The one thing I love about waking up in Australia is the sound of the Kookaburras outside the window; a strange almost ‘jungle’ like sound that appears to be from a group of monkeys though it is actually just from one bird; when you hear it you know you are in the tropics.
Although Australian life in the cities is basically northern European life in a better climate, the feeling that I am on the other side of the world never really leaves me or is far from my mind.
There is something almost bizarre about walking around air-conditioned department stores that could grace Bond Street with Christmas music blaring and Christmas paraphernalia whilst wearing summer clothes and shades, needed for when you walk outside into the blazing heat and sunshine. You feel like you are somehow in a bubble as everyone you know in the northern hemisphere is probably sleeping now, and this brings about an extreme tranquillity, a feeling that nothing needs to be rushed, that for the next eight hours or so no one is working, no one will try to contact you and no emails!
Of course spending time leisurely wandering around the elegant shopping streets and malls has its advantages but is not the real reason we travel to the other side of the world for the festivities, that is definitely reserved for the never-ending coastline of Sydney with its mile long white sandy tropical beaches (with never a sun bed or a parasol in sight). The Australian beach culture is a long way from the ‘British’ obsession with sun; they are probably the most ‘sun-safe’ cultures in the world but this has nothing to do with the way they lather themselves in incredibly effective sun lotion but the fact that they have the Mediterranean mentality when it comes to sun. Early morning beach trips or late afternoon are always on the Aussie family agenda (though not too late or early; no-one goes swimming or surfing at twilight or sunrise as that is when the sharks venture into shallow water for feeding, a fact that horrifies us but doesn’t bat the eye of a local!) and never go out without your hat!

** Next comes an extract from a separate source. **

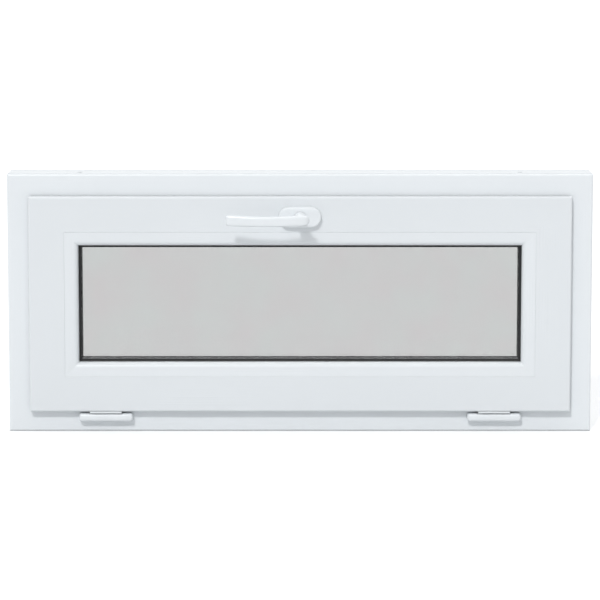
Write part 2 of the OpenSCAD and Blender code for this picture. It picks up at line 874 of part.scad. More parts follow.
module faceplate_screw_places() {
    for (x = [-1, 1], place = plate_screw_x)
        translate([x * place, axis_d, body_h0]) children();
}

module lock_faceplate() {
    color(STEEL) at_top() difference() {
        translate([-faceplate_end, axis_d - faceplate_w / 2 + touch, body_h0])
            cube([2 * faceplate_end, faceplate_w - 2 * touch, faceplate_t]);
        for (x = [-1, 1]) translate([x * cam_x - rod_travel / 2, axis_d, body_h0 - 1])
            linear_extrude(faceplate_t + 2) slot_2d(rod_travel + 0.4, cam_stem_r + slide);
        faceplate_screw_places() screw_hole(8);
    }
}

module faceplate_screws() {
    color(STEEL) at_top() faceplate_screw_places() screw(14);
}

// ---------- handle ----------

// Children drawn as (x, d, up) round the spindle
module at_spindle() {
    translate([0, -frame_depth / 2, handle_z]) children();
}

module handle_spindle() {
    from = lever_back_d + 2;
    to = axis_d + case_t / 2;
    color(STEEL) at_spindle() translate([-spindle / 2, from, -spindle / 2])
        cube([spindle, to - from, spindle]);
}

module handle_base() {
    color(ZINC) at_spindle() translate([0, -sash_proud - base_t, 0]) difference() {
        into_depth() linear_extrude(base_t) slot_2d(base_l - 27, 13.5);
        translate([0, -1, 0]) into_depth() cylinder(h = base_t + 2, r = neck_r + run);
        for (x = [-handle_screw_x, handle_screw_x])
            translate([x, 0, 0]) into_depth() screw_hole(base_t + 1, handle_screw_r, 4.6);
    }
}

module handle_screws() {
    color(STEEL) at_spindle() for (x = [-handle_screw_x, handle_screw_x])
        translate([x, -sash_proud - base_t, 0]) into_depth()
            screw(sash_proud + base_t + axis_d + 4, handle_screw_r, 4.6);
}

module handle_rosette() {
    straight = rosette_l - rosette_h;
    edge = 2.5;
    color(PVC) at_spindle() translate([0, -sash_proud, 0]) difference() {
        union() {
            translate([0, -rosette_t + edge, 0]) into_depth()
                linear_extrude(rosette_t - edge) slot_2d(straight, rosette_h / 2);
            hull() {
                translate([0, -rosette_t, 0]) into_depth()
                    linear_extrude(tiny) stadium(rosette_l - 2 * edge, rosette_h - 2 * edge);
                translate([0, -rosette_t + edge * 0.3, 0]) into_depth()
                    linear_extrude(tiny) stadium(rosette_l - 0.8 * edge, rosette_h - 0.8 * edge);
                translate([0, -rosette_t + edge, 0]) into_depth()
                    linear_extrude(tiny) stadium(rosette_l, rosette_h);
            }
        }
        translate([0, -rosette_t + cover_shell, 0]) into_depth()
            linear_extrude(rosette_t) slot_2d(straight, rosette_h / 2 - 1.5 * cover_shell);
        translate([0, -rosette_t - 1, 0]) into_depth() cylinder(h = rosette_t, r = neck_r + run);
    }
}

// How far the lever's back stands out at share t of its length
function bow(t) = lever_bow * sin(180 * t);

module handle_lever() {
    hole = spindle + 2 * touch;
    back = function(t) lever_back_d - bow(t);
    across = function(t) lever_root - t * (lever_root + lever_l);
    color(PVC) at_spindle() difference() {
        union() {
            translate([0, lever_back_d - lever_t / 2, 0]) into_depth()
                cylinder(h = -lever_back_d + lever_t / 2 - sash_proud - 0.3, r = neck_r);
            intersection() {
                translate([0, 0, -lever_h / 2]) linear_extrude(lever_h) polygon(concat(
                    [for (i = [0 : bow_steps]) [across(i / bow_steps), back(i / bow_steps)]],
                    [for (i = [bow_steps : -1 : 0])
                        [across(i / bow_steps), back(i / bow_steps) - lever_t + (i == 0 ? 4 : 0)]]));
                translate([(lever_root - lever_l) / 2, 0, 0]) rotate([90, 0, 0])
                    linear_extrude(200) difference() {
                        w = lever_root + lever_l;
                        square([w, lever_h], center = true);
                        for (z = [-1, 1]) {
                            corner_cut([w / 2, z * lever_h / 2], [-1, -z], 6);
                            corner_cut([-w / 2, z * lever_h / 2], [1, -z], 2);
                        }
                    }
            }
        }
        translate([-hole / 2, lever_back_d + 2, -hole / 2]) cube([hole, lever_stand, hole]);
    }
}

// ---------- stays ----------

// Children drawn with the track along +Z from the hinge axis, as (h, across, along)
module on_track(k) {
    at_jamb(k) translate([0, hinge_d, hinge_h]) rotate([-track_angle, 0, 0]) children();
}

module stay_arm(k) {
    hole = pivot_r + run;
    color(STEEL) on_track(k) difference() {
        union() {
            translate([stay_h0, -stay_arm_w / 2, stay_l]) cube([stay_arm_t, stay_arm_w, stay_l]);
            for (z = [stay_l, 2 * stay_l]) translate([stay_h0, 0, z]) rotate([0, 90, 0])
                cylinder(h = stay_arm_t, r = stay_arm_w / 2);
            translate([stay_h0, 0, 2 * stay_l]) rotate([0, 90, 0])
                cylinder(h = body_h0 - slide - stay_h0, r = roller_pin_r);
        }
        translate([stay_h0 - 1, 0, stay_l]) rotate([0, 90, 0]) cylinder(h = stay_arm_t + 2, r = hole);
    }
}

module stay_roller(k) {
    from = stay_h0 + stay_arm_t + touch;
    color(NYLON) on_track(k) translate([from, 0, 2 * stay_l]) rotate([0, 90, 0]) difference() {
        cylinder(h = body_h0 - slide - from, r = roller_r);
        translate([0, 0, -1]) cylinder(h = body_h0, r = roller_pin_r + touch / 2);
    }
}

// Where the stay turns on the frame, as (h, d, z)
module at_bracket(k) {
    at_jamb(k) translate([frame_rebate_h, hinge_d + stay_l * sin(track_angle),
                          hinge_h + stay_l * cos(track_angle)]) children();
}

module bracket_screw_places(k) {
    at_bracket(k) for (s = [-1, 1])
        translate([bracket_t, 0, s * (bracket_l / 2 - 8)]) rotate([0, -90, 0]) children();
}

module stay_bracket(k) {
    arm_h = stay_h0 - frame_rebate_h;
    cap_r = pivot_r + 2;
    color(ZINC) difference() {
        at_bracket(k) {
            translate([0, -bracket_w / 2, -bracket_l / 2]) cube([bracket_t, bracket_w, bracket_l]);
            rotate([0, 90, 0]) {
                cylinder(h = arm_h - slide, r = cap_r);
                cylinder(h = arm_h + stay_arm_t + slide, r = pivot_r);
                translate([0, 0, arm_h + stay_arm_t + slide]) cylinder(h = 1.2, r = cap_r);
            }
        }
        bracket_screw_places(k) screw_hole(bracket_t + 1);
    }
}

module stay_bracket_screws() {
    color(STEEL) for (k = [LEFT, RIGHT]) bracket_screw_places(k) screw(14);
}

module guide_screw_places(k) {
    d = stay_track_d + guide_w / 2 - 4.5;
    top = roller_z + guide_end;
    at_jamb(k) for (z = [top - 7, top - guide_l + 5])
        translate([body_h0 - guide_t, d, z]) rotate([0, 90, 0]) children();
}

module stay_guide(k) {
    color(ZINC) difference() {
        at_jamb(k)
            translate([
                body_h0 - guide_t,
                stay_track_d - guide_w / 2,
                roller_z + guide_end - guide_l
            ])
                cube([guide_t, guide_w, guide_l]);
        on_track(k) translate([body_h0 - guide_t - 1, 0, track_reach - guide_travel / 2])
            rotate([0, 90, 0]) linear_extrude(guide_t + 2) slot_2d(guide_travel + slide, roller_r + 0.1);
        guide_screw_places(k) screw_hole(guide_t + 1);
    }
}

module stay_guide_screws() {
    color(STEEL) for (k = [LEFT, RIGHT]) guide_screw_places(k) screw(14);
}

// ---------- the window ----------

frame_head();
frame_sill();
frame_jamb(LEFT);  // frame_jamb_left
frame_jamb(RIGHT);  // frame_jamb_right
frame_reinforcement();
frame_seal();
keep(-1);  // keep_left
keep(1);  // keep_right
keep_screws();
hinge_frame_leaf(-1);  // hinge_frame_leaf_left
hinge_frame_leaf(1);  // hinge_frame_leaf_right
hinge_pin(-1);  // hinge_pin_left
hinge_pin(1);  // hinge_pin_right
hinge_cover(-1);  // hinge_cover_left
hinge_cover(1);  // hinge_cover_right
frame_leaf_screws();
stay_bracket(LEFT);  // stay_bracket_left
stay_bracket(RIGHT);  // stay_bracket_right
stay_bracket_screws();
drain_caps();
sash_top_rail();
sash_bottom_rail();
sash_stile(LEFT);  // sash_stile_left
sash_stile(RIGHT);  // sash_stile_right
sash_reinforcement();
sash_seal();
bead(TOP);  // bead_top
bead(BOTTOM);  // bead_bottom
bead(LEFT);  // bead_left
bead(RIGHT);  // bead_right
bead_gasket();
pane(glass_front);  // room_pane
pane(glass_mid_back);  // weather_pane
glass_spacer();
glass_edge_seal();
weather_gasket();
glazing_packers();
gearbox_case();
lock_faceplate();
faceplate_screws();
handle_base();
handle_rosette();
handle_screws();
hinge_sash_leaf(-1);  // hinge_sash_leaf_left
hinge_sash_leaf(1);  // hinge_sash_leaf_right
sash_leaf_screws();
stay_guide(LEFT);  // stay_guide_left
stay_guide(RIGHT);  // stay_guide_right
stay_guide_screws();
handle_lever();
handle_spindle();
gear_pinion();
drive_rod();
lock_cams();
stay_arm(LEFT);  // stay_arm_left
stay_arm(RIGHT);  // stay_arm_right
stay_roller(LEFT);  // stay_roller_left
stay_roller(RIGHT);  // stay_roller_right
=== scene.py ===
# %% [markdown]
# # A bottom-hung casement window
# A white plastic window, 900 by 400 mm, whose sash leans into the room on two hinges at its foot and is
# locked by a lever at its head. The measured model is loaded first and stays where it is. Then come the
# camera, the floor and the lights, the finishes, and the pieces whose real surfaces are rounder or finer
# than the measured ones.

# %% Load the measured window
import json
import math

import bpy
import numpy as np
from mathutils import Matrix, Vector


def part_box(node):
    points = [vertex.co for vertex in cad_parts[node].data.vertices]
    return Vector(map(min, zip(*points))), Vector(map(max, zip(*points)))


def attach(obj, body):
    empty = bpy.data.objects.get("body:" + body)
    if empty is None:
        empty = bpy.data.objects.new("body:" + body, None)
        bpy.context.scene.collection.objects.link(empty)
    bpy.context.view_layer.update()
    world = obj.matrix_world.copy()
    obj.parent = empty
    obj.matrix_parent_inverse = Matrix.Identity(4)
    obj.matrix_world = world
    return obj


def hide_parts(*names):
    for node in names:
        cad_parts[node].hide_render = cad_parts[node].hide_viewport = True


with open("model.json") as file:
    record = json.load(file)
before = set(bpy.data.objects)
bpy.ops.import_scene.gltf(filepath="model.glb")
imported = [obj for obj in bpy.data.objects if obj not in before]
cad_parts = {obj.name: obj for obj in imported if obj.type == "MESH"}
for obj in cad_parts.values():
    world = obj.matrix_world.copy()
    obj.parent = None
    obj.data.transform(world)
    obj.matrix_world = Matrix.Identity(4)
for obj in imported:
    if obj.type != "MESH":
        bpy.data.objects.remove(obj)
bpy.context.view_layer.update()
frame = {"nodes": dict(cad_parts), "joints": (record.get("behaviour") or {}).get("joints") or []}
nodes = frame["nodes"]

# %% [markdown]
# ## Where things are
# Places come from the measured nodes' own boxes, or are given in millimetres along two directions: `h` runs
# inward from the window's outer edge, and `d` runs from the frame's room face out to the weather.

# %% Sizes read from the model
MM = 0.001
LEFT, FACE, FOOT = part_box("frame_jamb_left")[0]
RIGHT, WEATHER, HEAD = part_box("frame_jamb_right")[1]
print("window", RIGHT - LEFT, "by", HEAD - FOOT, "room face at", FACE, "weather face at", WEATHER)

# %% [markdown]
# ## The camera
# The window is seen straight on from a little over four metres and a little above. A long lens keeps the
# profiles parallel, and a small vertical shift lets the camera tilt less than it would have to, so that
# the uprights hardly lean.

# %% Place the camera
DISTANCE = 4.2
RISE = math.radians(8.6)
PITCH = math.radians(6.636)
SHIFT = -0.15
LENS = 163.27
aim = np.array([0.0, FACE, (FOOT + HEAD) / 2])
camera = bpy.data.objects.new("camera", bpy.data.cameras.new("camera"))
camera.data.sensor_width = 36.0
camera.data.lens = LENS
camera.data.shift_y = SHIFT
camera.data.clip_start, camera.data.clip_end = 0.05, 200.0
camera.location = aim + DISTANCE * np.array([0.0, -math.cos(RISE), math.sin(RISE)])
camera.rotation_euler = (math.radians(90) - PITCH, 0.0, 0.0)
bpy.context.scene.collection.objects.link(camera)
bpy.context.scene.camera = camera
print("lens", LENS, "mm,", DISTANCE, "m away")

# %% [markdown]
# ## Small tools for node materials
# A material is a little tree of nodes. `add_node` makes one node and sets its plain values. `new_group`
# starts a group with named inputs and outputs, which several materials can then share.

# %% Node helpers
KINDS = {"color": "NodeSocketColor", "value": "NodeSocketFloat", "vector": "NodeSocketVector"}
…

During holiday periods and weekends the Sydneysiders love to also indulge in leisurely late breakfasts with great coffee, eggs and lots of avocado, or lunch in waterside cafe's. Food is great in Sydney, a melting pot of Mediterranean, Asian and European culture using fabulous ingredients, lots of fresh and unusual seafood (Balmain Bugs are a must to try!)
Christmas Day is usually spent on the beach and quite often a 'barbie' in the evening ( many beaches have a special area with picnic tables and communal BBQ’s on gas stoves that you can cook your food on), whilst New Year’s Eve is either spent perched in a optimum location to view the Harbour Bridge fireworks with a picnic and glass of bubbly, or in one of the many waterside pubs with massive outdoor areas and great ‘beach’ music. Of course there is also the option of an elegant evening in one of the superb city restaurants that line Darling Harbour or Circular Quay, or a night at the Opera at the stunning Sydney Opera House.
Whatever your objectives, Christmas in the sun (and our culture) is a definite must to do at least once in your life!